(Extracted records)
--- BEGIN ---
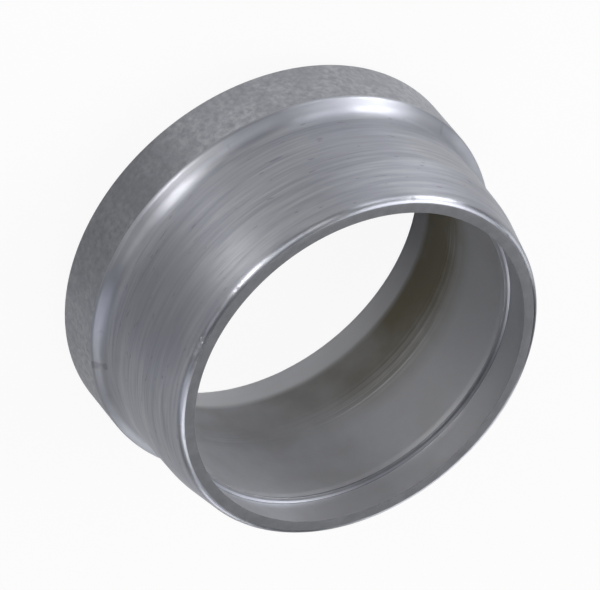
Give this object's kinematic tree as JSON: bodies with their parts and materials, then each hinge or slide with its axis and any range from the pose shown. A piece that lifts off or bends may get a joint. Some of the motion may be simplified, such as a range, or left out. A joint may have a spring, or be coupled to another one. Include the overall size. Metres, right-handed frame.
{
  "type": "cutting ring",
  "caption": "Turned steel ring with a tapered nose, a stepped collar with a 45 degree rear chamfer, and a bore with two cutting edges, for a compression tube fitting",
  "frame": {"origin": "centre of the rear face, which the ring stands on", "axes": "+Z runs along the ring's axis from the rear face to the cutting nose; the ring is the same all round, so X and Y are free"},
  "size_m": [0.0184, 0.0184, 0.0098],
  "materials": {
    "zinc_coated_steel": "satin zinc-coated steel with fine turning marks, blasted grain on the collar"
  },
  "bodies": {
    "root": {"cutting_ring": "zinc_coated_steel"}
  },
  "joints": []
}
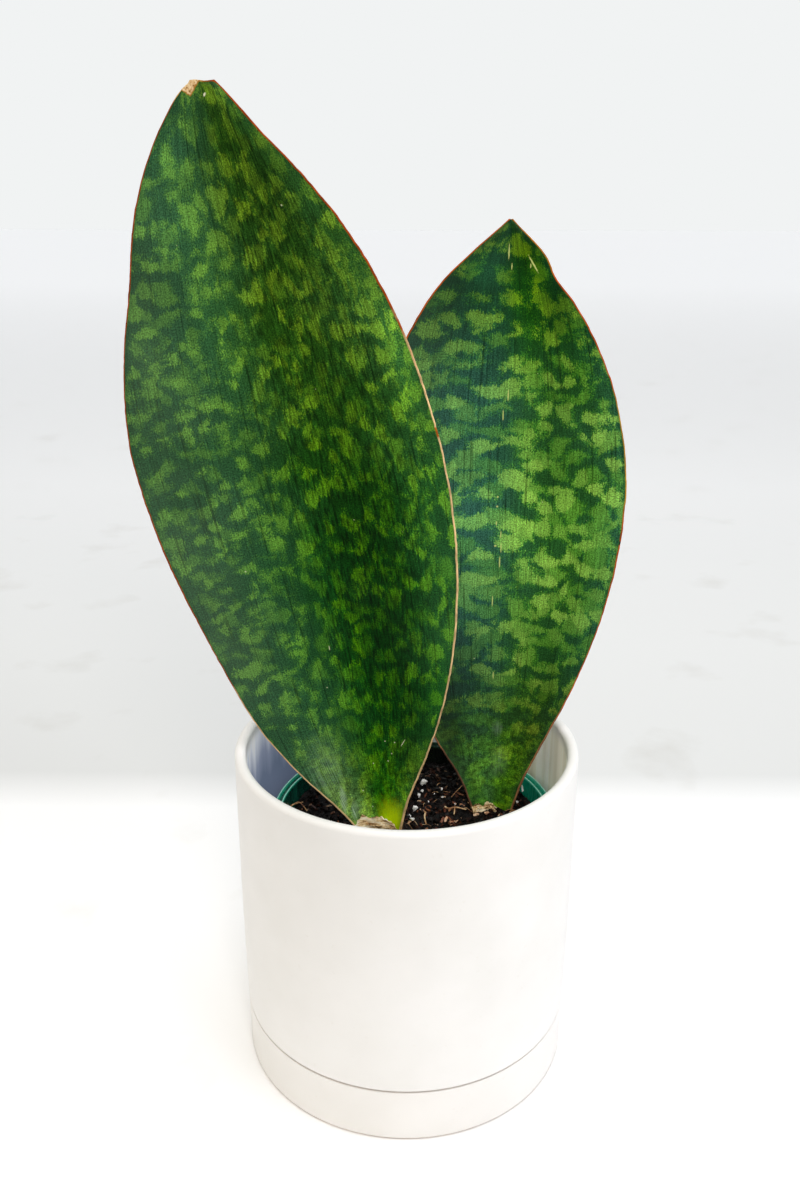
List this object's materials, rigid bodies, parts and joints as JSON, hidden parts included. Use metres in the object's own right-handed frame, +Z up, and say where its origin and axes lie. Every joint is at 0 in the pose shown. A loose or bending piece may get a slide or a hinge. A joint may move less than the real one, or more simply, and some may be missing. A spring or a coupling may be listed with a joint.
{
  "type": "potted shark fin snake plant",
  "caption": "Snake plant with broad paddle-shaped mottled leaves in a plastic grow pot, set in a plain round ceramic planter with its saucer.",
  "frame": {"origin": "centre of the saucer's flat underside, on the table", "axes": "+Z up along the planter's axis, +X to the right as seen from the front of the leaves, +Y towards the back"},
  "size_m": [0.2414, 0.18, 0.4969],
  "materials": {
    "saucer_ceramic": "satin",
    "planter_ceramic": "satin",
    "teal_plastic": "satin",
    "peat_mix": "matte",
    "rhizome_skin": "matte",
    "large_leaf_blade": "satin",
    "small_leaf_blade": "satin",
    "dry_sheath": "matte"
  },
  "bodies": {
    "root": {"saucer": "saucer_ceramic", "outer_pot": "planter_ceramic", "nursery_pot": "teal_plastic", "soil": "peat_mix", "rhizome": "rhizome_skin", "leaf_large": "large_leaf_blade", "leaf_small": "small_leaf_blade", "dry_sheath_large": "dry_sheath", "dry_sheath_small": "dry_sheath"}
  },
  "joints": []
}
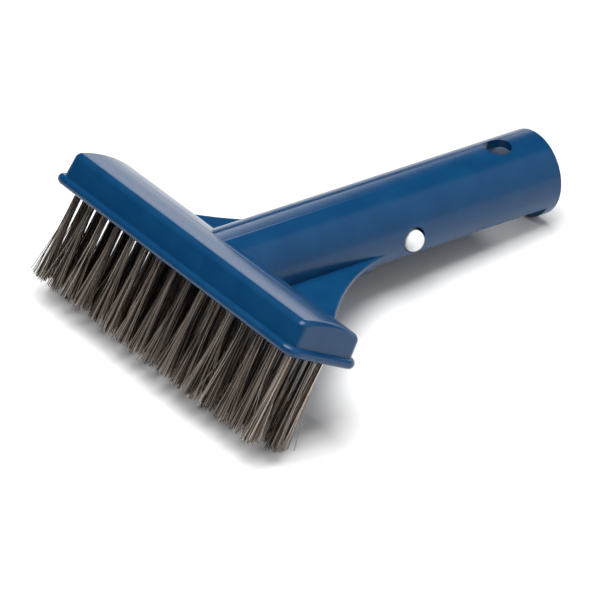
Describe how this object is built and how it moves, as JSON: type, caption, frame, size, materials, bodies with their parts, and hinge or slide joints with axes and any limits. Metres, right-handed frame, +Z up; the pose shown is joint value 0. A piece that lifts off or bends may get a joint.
--- END ---
WRITTEN TASK -
Every line of the material must be returned exactly as it appears.

WRITTEN RESPONSE -
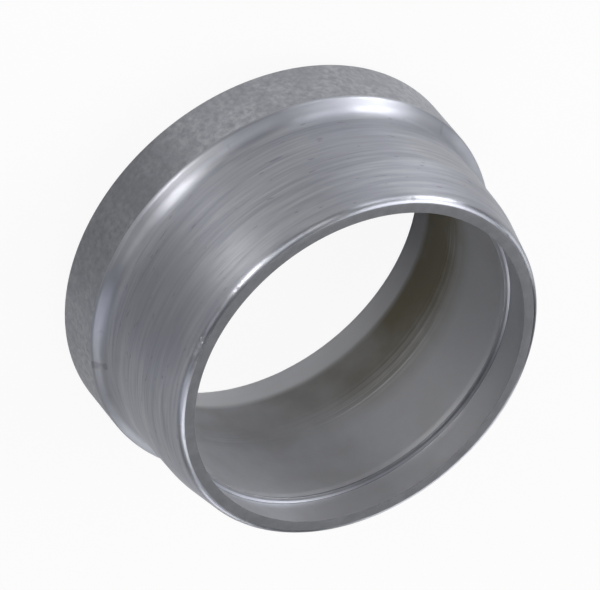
Give this object's kinematic tree as JSON: bodies with their parts and materials, then each hinge or slide with its axis and any range from the pose shown. A piece that lifts off or bends may get a joint. Some of the motion may be simplified, such as a range, or left out. A joint may have a spring, or be coupled to another one. Include the overall size. Metres, right-handed frame.
{
  "type": "cutting ring",
  "caption": "Turned steel ring with a tapered nose, a stepped collar with a 45 degree rear chamfer, and a bore with two cutting edges, for a compression tube fitting",
  "frame": {"origin": "centre of the rear face, which the ring stands on", "axes": "+Z runs along the ring's axis from the rear face to the cutting nose; the ring is the same all round, so X and Y are free"},
  "size_m": [0.0184, 0.0184, 0.0098],
  "materials": {
    "zinc_coated_steel": "satin zinc-coated steel with fine turning marks, blasted grain on the collar"
  },
  "bodies": {
    "root": {"cutting_ring": "zinc_coated_steel"}
  },
  "joints": []
}
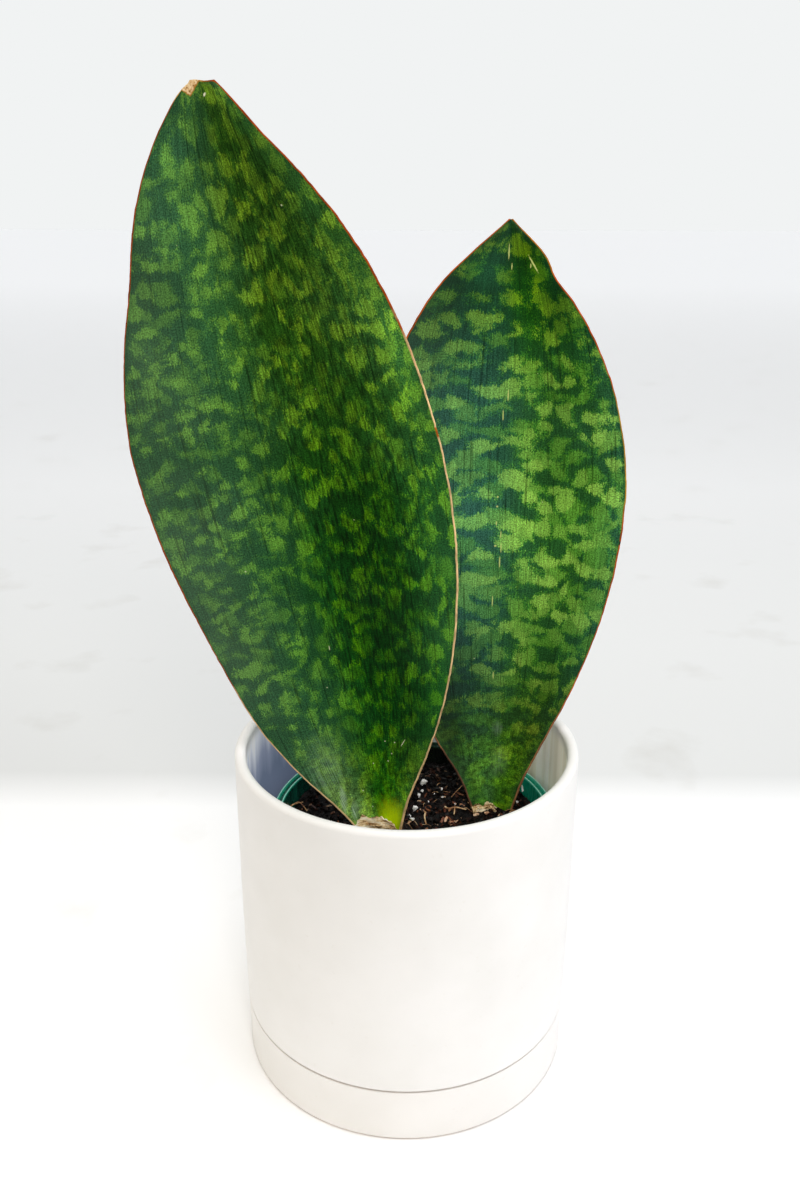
List this object's materials, rigid bodies, parts and joints as JSON, hidden parts included. Use metres in the object's own right-handed frame, +Z up, and say where its origin and axes lie. Every joint is at 0 in the pose shown. A loose or bending piece may get a slide or a hinge. A joint may move less than the real one, or more simply, and some may be missing. A spring or a coupling may be listed with a joint.
{
  "type": "potted shark fin snake plant",
  "caption": "Snake plant with broad paddle-shaped mottled leaves in a plastic grow pot, set in a plain round ceramic planter with its saucer.",
  "frame": {"origin": "centre of the saucer's flat underside, on the table", "axes": "+Z up along the planter's axis, +X to the right as seen from the front of the leaves, +Y towards the back"},
  "size_m": [0.2414, 0.18, 0.4969],
  "materials": {
    "saucer_ceramic": "satin",
    "planter_ceramic": "satin",
    "teal_plastic": "satin",
    "peat_mix": "matte",
    "rhizome_skin": "matte",
    "large_leaf_blade": "satin",
    "small_leaf_blade": "satin",
    "dry_sheath": "matte"
  },
  "bodies": {
    "root": {"saucer": "saucer_ceramic", "outer_pot": "planter_ceramic", "nursery_pot": "teal_plastic", "soil": "peat_mix", "rhizome": "rhizome_skin", "leaf_large": "large_leaf_blade", "leaf_small": "small_leaf_blade", "dry_sheath_large": "dry_sheath", "dry_sheath_small": "dry_sheath"}
  },
  "joints": []
}
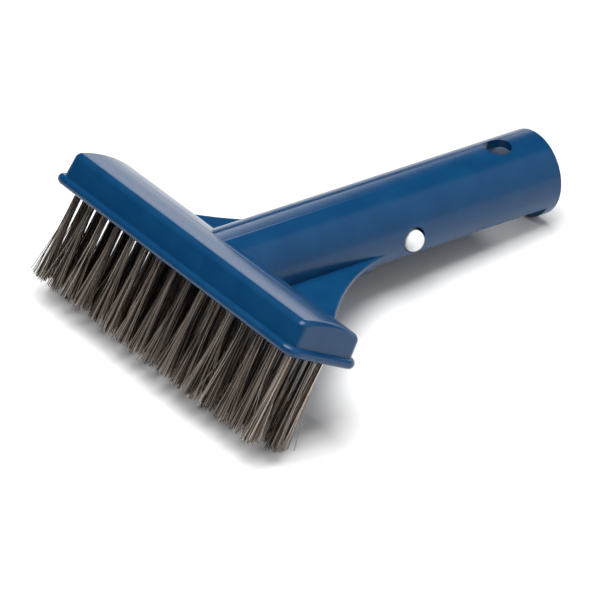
Describe how this object is built and how it moves, as JSON: type, caption, frame, size, materials, bodies with their parts, and hinge or slide joints with axes and any limits. Metres, right-handed frame, +Z up; the pose shown is joint value 0. A piece that lifts off or bends may get a joint.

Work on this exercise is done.